Pill to prevent pre-eclampsia gets UK fast track for development

Pregnant woman
Pre-eclampsia endangers the lives of thousands of pregnant women and their babies in the UK each year. Photograph: Yui Mok/PA

A new pill that could prevent pre-eclampsia has become the first pregnancy drug to be fast-tracked for development by the UK’s drug regulator.

Scientists at MirZyme Therapeutics, a biopharmaceutical company, believe they have developed a drug that when given to women from 20 weeks of pregnancy could stop them developing the condition.

Pre-eclampsia endangers the lives of thousands of expectant mothers and their babies in the UK each year, and has no therapeutic options. Globally, it affects between 2% and 8% of pregnancies and kills up to half a million babies and 100,000 women a year.

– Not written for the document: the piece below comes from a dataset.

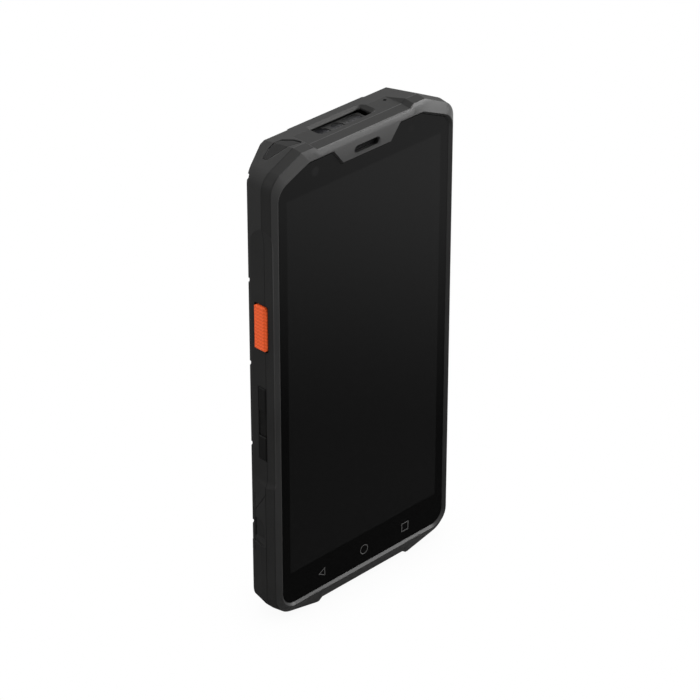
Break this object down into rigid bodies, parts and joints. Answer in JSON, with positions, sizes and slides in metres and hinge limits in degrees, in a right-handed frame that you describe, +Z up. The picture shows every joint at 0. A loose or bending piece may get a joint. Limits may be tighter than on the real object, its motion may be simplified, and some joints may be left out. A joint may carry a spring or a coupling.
{
  "type": "portable barcode data terminal",
  "caption": "Rugged handheld touch terminal with a scan window in its top end, orange side triggers, side keys, a hinged battery cover and a hinged socket cover.",
  "frame": {"origin": "middle of the underside of the overall box, at the level of the two feet", "axes": "+X to the right as the user faces the screen, +Y from the screen to the back, +Z up from the feet to the scan window"},
  "size_m": [0.075, 0.0176, 0.1547],
  "materials": {
    "bezel_plastic": "fine moulded grain",
    "frame_plastic": "fine moulded grain",
    "housing_plastic": "fine moulded grain",
    "orange_plastic": "finely textured",
    "key_rubber": "satin",
    "cover_rubber": "matte",
    "seal_rubber": "matte",
    "cover_glass": "polished, black border",
    "lens_glass": "polished",
    "clear_plastic": "translucent",
    "display": "switched off",
    "black_plastic": "moulded",
    "battery_wrap": "foil wrapped",
    "circuit_board": "solder mask",
    "mesh_metal": "woven, blackened",
    "shield_metal": "tinned",
    "screw_steel": "blackened",
    "trim_metal": "anodised",
    "gold_contact": "gold plated"
  },
  "bodies": {
    "terminal": {"front_bezel": "bezel_plastic", "mid_frame": "frame_plastic", "rear_housing": "housing_plastic", "cover_glass": "cover_glass", "display_panel": "display", "earpiece_mesh": "mesh_metal", "earpiece_receiver": "black_plastic", "front_camera": "black_plastic", "light_sensor": "black_plastic", "perimeter_seal": "seal_rubber", "main_board": "circuit_board", "shield_cans": "shield_metal", "lower_board": "circuit_board", "usb_socket_shell": "shield_metal", "usb_socket_tongue": "black_plastic", "battery_pack": "battery_wrap", "battery_terminals": "gold_contact", "loudspeaker": "black_plastic", "speaker_mesh": "mesh_metal", "vibration_motor": "shield_metal", "microphones": "shield_metal", "rear_camera_trim": "trim_metal", "rear_camera_glass": "lens_glass", "rear_camera": "black_plastic", "flash_window": "clear_plastic", "charging_contacts": "gold_contact", "jack_socket": "black_plastic", "housing_screws": "screw_steel", "scan_window": "lens_glass", "scan_engine": "black_plastic", "scan_lenses": "lens_glass", "trigger_switches": "shield_metal", "key_switches": "shield_metal", "stem_seals": "seal_rubber"},
    "battery_cover": {"battery_cover": "housing_plastic"},
    "jack_cover": {"jack_cover": "cover_rubber"},
    "scan_trigger_right": {"scan_trigger_right": "orange_plastic"},
    "scan_trigger_left": {"scan_trigger_left": "orange_plastic"},
    "volume_up_key": {"volume_up_key": "key_rubber"},
    "volume_down_key": {"volume_down_key": "key_rubber"},
    "power_key": {"power_key": "key_rubber"}
  },
  "joints": [
    {"name": "scan_trigger_right_press", "type": "slide", "parent": "terminal", "child": "scan_trigger_right", "axis": [-1, 0, 0], "range_m": [0, 0.0006], "stiffness_N_per_m": 2500, "springref_m": -0.0002},
    {"name": "scan_trigger_left_press", "type": "slide", "parent": "terminal", "child": "scan_trigger_left", "axis": [1, 0, 0], "range_m": [0, 0.0006], "stiffness_N_per_m": 2500, "springref_m": -0.0002},
    {"name": "volume_up_press", "type": "slide", "parent": "terminal", "child": "volume_up_key", "axis": [1, 0, 0], "range_m": [0, 0.0004], "stiffness_N_per_m": 2500, "springref_m": -0.0002},
    {"name": "volume_down_press", "type": "slide", "parent": "terminal", "child": "volume_down_key", "axis": [1, 0, 0], "range_m": [0, 0.0004], "stiffness_N_per_m": 2500, "springref_m": -0.0002},
    {"name": "power_press", "type": "slide", "parent": "terminal", "child": "power_key", "axis": [-1, 0, 0], "range_m": [0, 0.0004], "stiffness_N_per_m": 2500, "springref_m": -0.0002},
    {"name": "battery_cover_hinge", "type": "hinge", "parent": "terminal", "child": "battery_cover", "pos_m": [0, 0.00795, 0.1032], "axis": [1, 0, 0], "range_deg": [0, 32]},
    {"name": "jack_cover_hinge", "type": "hinge", "parent": "terminal", "child": "jack_cover", "pos_m": [-0.0306, 0.00145, 0.1523], "axis": [0, -1, 0], "range_deg": [0, 100]}
  ]
}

MirZyme Therapeutics has been awarded an innovative licensing and access pathway (ILAP), or so-called innovation passport, by the UK’s Medicines and Healthcare products Regulatory Agency (MHRA).

The passport was established in January 2021 to expedite access to essential new drugs at the height of the Covid pandemic. It is granted to medicines that address the needs of patients with life-threatening and unmet medical needs, with a view to getting the drug to the market as quickly as possible.

MirZyme’s new drug, MZe786, is a single pill to be taken once a day by women deemed at risk of the condition, from the 20th week of pregnancy.

Pre-eclampsia is usually detected during the second half of pregnancy or soon after birth and can lead to serious complications if it is not found during midwife appointments. Early signs include high blood pressure and protein in the urine.

It is thought to stem from an overproduction of a molecule from the placenta, which results in damage to the blood vessels of the pregnant woman.

MirZyme claims to be the first company to develop products that can interfere with this molecule’s production, offering the possibility for women to be able to protect their babies and in some cases themselves from the condition.

When tested on mice, the drug was found effective in improving maternal and foetal outcomes, reducing blood pressure, preventing major organ damage in the expectant mother, improving foetal weight and decreasing foetal mortality. There were no detected negative side-effects on the mice or their offspring.

The treatment will be offered to women who are identified in the early stages of pregnancy to be at a high risk of developing pre-eclampsia. MirZyme has also developed a diagnostic tool that it says can accurately detect pre-eclampsia in a pregnant woman prior to being symptomatic.

Prof Asif Ahmed, Mirzyme’s executive chair, said he was confident that the company would be able to recruit women for trials of the drug. He said: “If you get pre-eclampsia, it’s so devastating that women are prepared to take medication. We want to give pregnant women choices and we have a string of other drugs in the pipeline.”

An MHRA spokesperson said: “The ambition of this new licensing and access pathway is to reduce the time to market for innovative medicines. The ILAP combines the MHRA’s globally recognised strengths of independence and high standards of quality, safety, and efficacy, with improved efficiency and flexibility, readying the MHRA for a new era in medicines approvals in the UK.”